The best way to build your network and enlist people to help you is by first helping them. If you’re speaking with a salesperson or business owner ask “How can I recognize a good prospect for you?” Or “Is there someone I can introduce you to?” People feel inclined to help you when you offer to help them. Be sincere, take an interest in what they do, and then use your network, expertise, and connections to help them any way you can.


4- Follow up.

After an event, ensure you follow up with anyone you offered to connect with, help out, or send information to. Be prompt in your response. This may be a good opportunity to invite people to connect on LinkedIn, or invite them out for coffee or lunch. Remember that the person who does the inviting—pays.


Other considerations:

  • Use humor. People love to laugh and enjoy people who are friendly and positive!
  • Bring a networking buddy if you’re very shy or hesitant about attending.
  • Don’t appear desperate!

The only way to improve your networking skills is to get out and do it.
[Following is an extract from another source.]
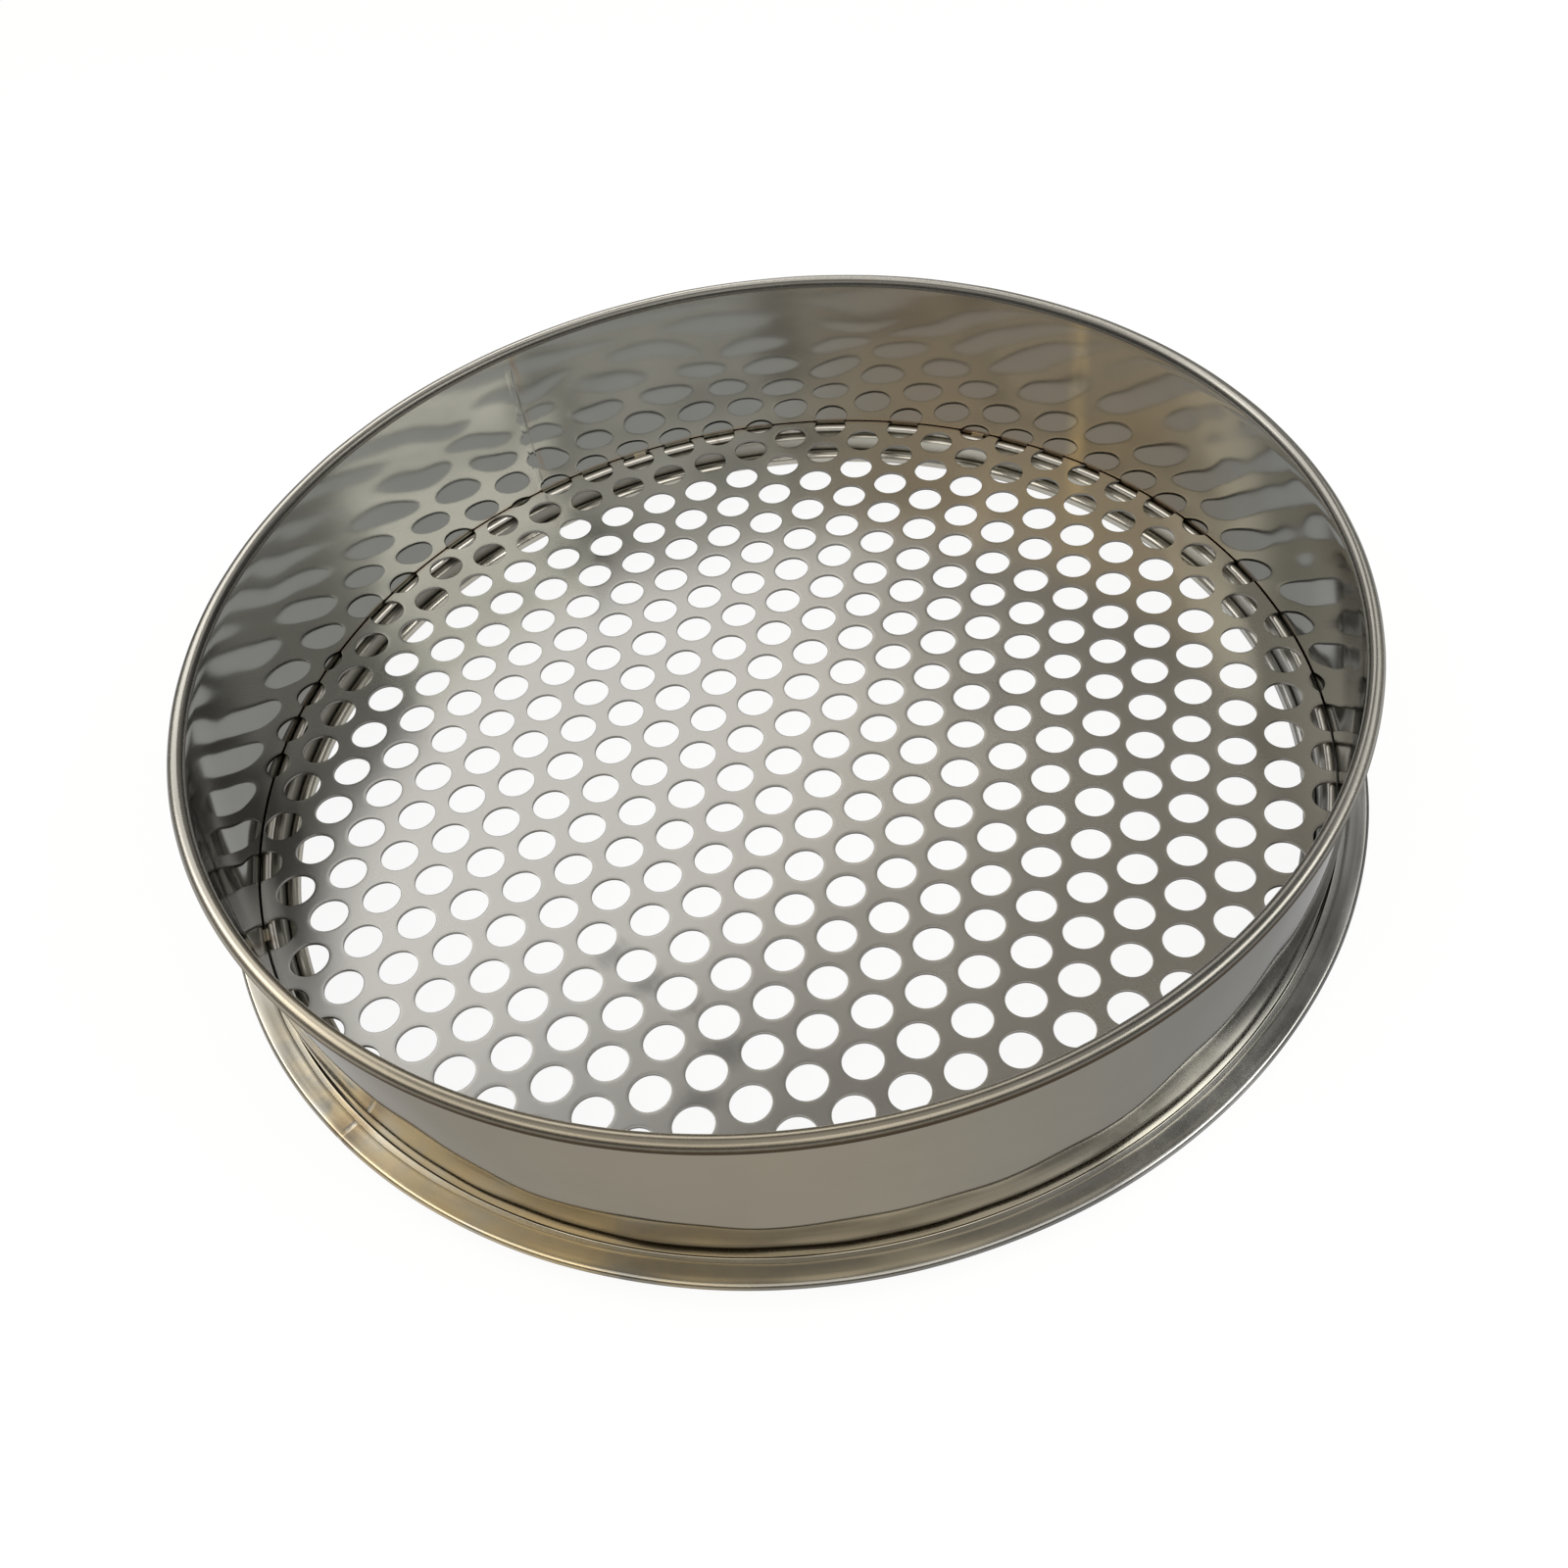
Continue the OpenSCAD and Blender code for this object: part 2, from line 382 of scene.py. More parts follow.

Set a goal of attending one networking event each week for the next two months.  The time spent making connections and getting to know other professionals will far outweigh the benefits of surfing endless online job postings that may or may not even be active.  Ask around and find out what networking and professional events offer the best chance for you to meet people who can make things happen for you.  Take it one step further and invite people out to lunch or coffee and build your base.  Before you know it, you’ll have a solid base of networking contacts for connecting people you know to opportunities while also jump starting your own job search!